Rumsfeld called the allegations "deeply disturbing."

"We're taking and will continue to take whatever steps are necessary to hold accountable those who may have violated the code of military conduct and betrayed the trust placed in them by the American people," Rumsfeld said.

Meanwhile, an attorney for a military police officer being investigated in the abuse probe, said on NBC's "Today" show that the photographs of the Iraq prisoners "were obviously staged" in order to manipulate the prisoners into cooperating with intelligence officials.

"It was being controlled and devised by the military intelligence community and other governmental agencies, including the CIA," said Guy Womack, attorney for Charles A. Graner, Jr., a Greene County, Pa. corrections officer who was activated to the military in March 2003 and served at Abu Ghraib.

The soldiers were simply "following orders," the attorney said.

Sen. John McCain, R-Ariz., who spent 5 1/2 years as a prisoner of war in Vietnam, said abuses would not be tolerated or excused.

"The rules for the treatment of prisoners of war are very clear," McCain said. "There is no justification for this kind of treatment."

On March 20, criminal charges were filed against six military police officers.
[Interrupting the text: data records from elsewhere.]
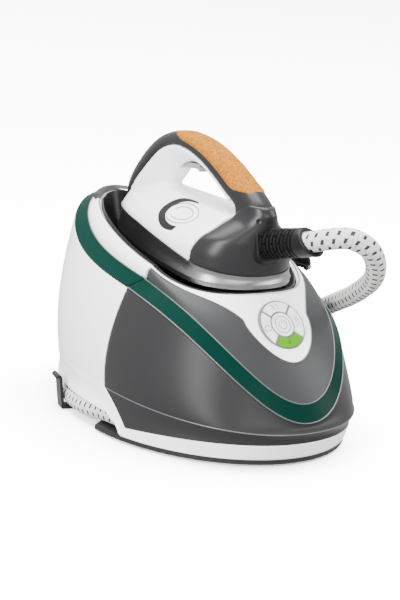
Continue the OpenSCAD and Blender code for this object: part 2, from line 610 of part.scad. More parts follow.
module cork_grip() {
    color([0.84, 0.6, 0.35])
        loft([for (i = [CORK_FIRST:CORK_LAST])
              side_loop(mix(handle_mid(i), handle_top(i), CORK_FOOT), handle_top(i),
                        i == CORK_FIRST ? 9 : 13.6, 0, 180, 2.3)]);
}
// The iron's body as one solid, which the white core stands on
module body_block() {
    loft([for (r = ring_loops(BODY, 0, false, 0)) [for (p = r) p + [0, 0, 0.2]]]);
}
module handle_core() {
    color([0.96, 0.96, 0.97]) difference() {
        loft([for (i = [0:CORK_LAST])
              side_loop(mix(handle_mid(i), handle_low(i), 0.02), handle_low(i), handle_half(i),
                        180, 360, 3)]);
        iron_frame() body_block();
        translate([-6.5, -4, 212]) cube([13, 36, 12]);
        translate(TRIGGER_AXLE) rotate([0, 90, 0])
            cylinder(r = TRIGGER_AXLE_R + 0.03, h = 21, center = true);
    }
}
TRIGGER_AXLE = [0, 27.5, 219.5];
TRIGGER_AXLE_R = 1.2;
module steam_trigger() {
    color([0.8, 0.8, 0.82]) translate(TRIGGER_AXLE) difference() {
        union() {
            rotate([0, 90, 0]) cylinder(r = 3, h = 11, center = true);
            translate([-5.5, -24, -5]) cube([11, 24, 4.6]);
            translate([-5.5, -24, -5]) rotate([0, 90, 0]) cylinder(r = 2, h = 11);
        }
        rotate([0, 90, 0]) cylinder(r = TRIGGER_AXLE_R + 0.06, h = 30, center = true);
    }
}
module trigger_axle() {
    color([0.75, 0.75, 0.76]) translate(TRIGGER_AXLE) rotate([0, 90, 0])
        cylinder(r = TRIGGER_AXLE_R, h = 20, center = true);
}
BOOT = [1, -82, 164];
BOOT_TURN = 6;
BOOT_RISE = 11;
module at_boot() { translate(BOOT) rotate([90 - BOOT_RISE, 0, BOOT_TURN]) children(); }
BOOT_LENGTH = 44;
FRAME = [29, 32, 5];
FRAME_LOW = -16.5;
BORE_ROOM = 0.3;
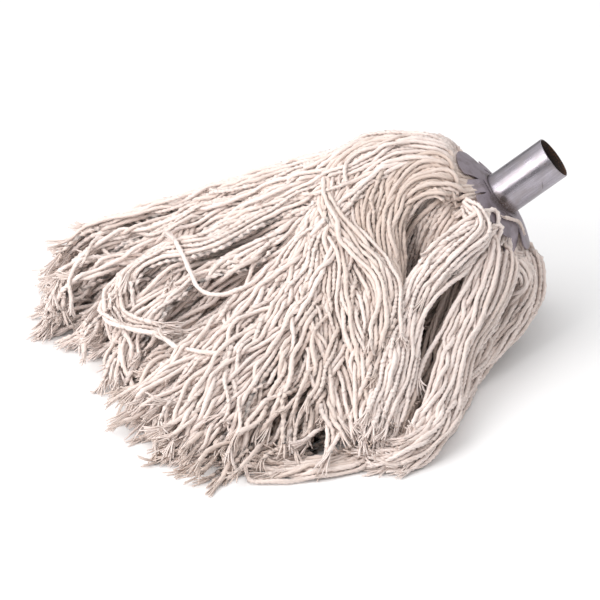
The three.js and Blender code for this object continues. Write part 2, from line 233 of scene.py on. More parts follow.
# Angles are azimuths in plan, in degrees. u runs from 0 to 1 round the ring, from back right to front right
STRAND_R = 1.52
FAN_START, FAN_END = 148.0, 264.0
FRONT_SPREAD = 0.65
RING_START, RING_END = 30.0, 340.0
WRAP_FROM, WRAP_TO = 38.0, 84.0
SKIRT_R = 41.6
TIP_HEIGHT = 9.0
RIDGE_U, RIDGE_HALF, RIDGE_RISE = 0.3, 0.45, 14.0
REACHES = [204, 218, 234, 247, 248, 246, 218, 224, 237, 245, 213, 176]
SECTORS = len(REACHES)
LOW_SIDE_RISE = 14.0
HOLLOW_SHARE = 0.62


def mix(a, b, t):
    return a + (b - a) * t


def smooth(x):
    x = np.clip(x, 0, 1)
    return x * x * (3 - 2 * x)


def hump(u, middle, half):
    """1 at the middle, falling smoothly to 0 at half to either side."""
    return smooth(1 - abs(u - middle) / half)


def ring_angle(u):
    """Where a strand leaves the ring."""
    return mix(RING_START, RING_END, u)


def tip_angle(u):
    """Where its tip lies."""
    return mix(FAN_START, FAN_END, mix(u, u * u, FRONT_SPREAD))


def wrapped(r):
    """Share of the turn from the one to the other that a strand has made at a distance r."""
    return 1 - (1 - np.clip((r - WRAP_FROM) / (WRAP_TO - WRAP_FROM), 0, 1)) ** 2


def top_height(u, r, reach):
    """Height of the yarn's upper surface, u round the ring and r from the neck."""
    along = np.clip((r - WRAP_FROM) / (reach - WRAP_FROM), 0, 1)
    rise = np.radians(14 - 40 * np.cos(np.radians(ring_angle(u))))
    exit_height = NECK_Z + SKIRT_R * np.sin(rise)
    fall = mix(0.95, 1.35, smooth((u - 0.25) / 0.5))
    ridge = hump(u, RIDGE_U, RIDGE_HALF) * smooth((r - 20) / 40) * (1 - along ** 2)
    return mix(exit_height, TIP_HEIGHT, 1 - (1 - along) ** fall) + RIDGE_RISE * ridge


def base_height(azimuth, r):
    """Height of the yarn's underside, off the floor only where strands leave the plate's low side."""
    return LOW_SIDE_RISE * max(0.0, math.cos(math.radians(azimuth))) ** 0.6 * (1 - wrapped(r))


def hollow(u, r):
    """Share of their height that the fan's strands keep: they lie low under the front, beside the neck."""
    front = smooth((u - 0.5) / 0.12)
    return 1 - HOLLOW_SHARE * front * (1 - smooth((r - 78) / 50))


def tip_reach(u):
    """How far the strands' ends lie from the neck: mostly a little inside the ends of the CAD hanks."""
    reach = np.interp(u * SECTORS - 0.5, range(SECTORS), REACHES) - 6
    far_left = 6 * hump(u, 0.36, 0.14)
    lower_left = 8 * hump(u, 0.75, 0.08)
    inlet = 14 * hump(u, 0.58, 0.13)
    back = 12 * (1 - smooth(u / 0.25))
    return reach + far_left + lower_left - inlet - back - 13 * smooth((u - 0.78) / 0.06)


def fan_painted_light(u):
    """Painted light and shade: pale on the lit left of the pile, darker and warmer to its shaded front right."""
    pale = 1 - smooth((u - 0.45) / 0.4)
    return (0.05 + 0.65 * pale, 0.4 + 0.6 * pale)


def hank_piece(azimuth, upper):
    """The hank whose strands leave the neck at this azimuth."""
    u = np.clip((azimuth % 360 - RING_START) / (RING_END - RING_START), 0, 0.999)
    return f"{'upper' if upper else 'lower'}_hank_{int(u * SECTORS) + 1:02d}"


# ---- paths and their swings

STEP = 2.6  # between a path's points
CRIMP = 0.45  # height of the yarn's own short kinks
CRIMP_WAVES = (15, 10.5)
SPINE_AZIMUTH = 205  # the way that the pile runs from the neck
SPINE_DEPTH = 60.0  # of the line that its strands lie about, below the floor
SEED = 7
rng = np.random.default_rng(SEED)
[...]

As many as three of the six cases have been referred to military trial, and others are in various stages of preliminary hearings, officials said.

In addition to the criminal cases, seven others — all military police — have been given noncriminal punishment — in six of the cases they got letters of reprimand. Some of the seven are members of the Army Reserve, according to a defense official with direct knowledge of the situation.

In other developments, the top U.N. human rights agency has opened an investigation into civil rights in Iraq, and urged the U.S. military to prosecute soldiers alleged to have abused prisoners.

And, U.S. officials in Baghdad ordered a halt to using hoods to blindfold Iraqi prisoners, a military spokesman said, in the wake of the uproar over abuse of detainees.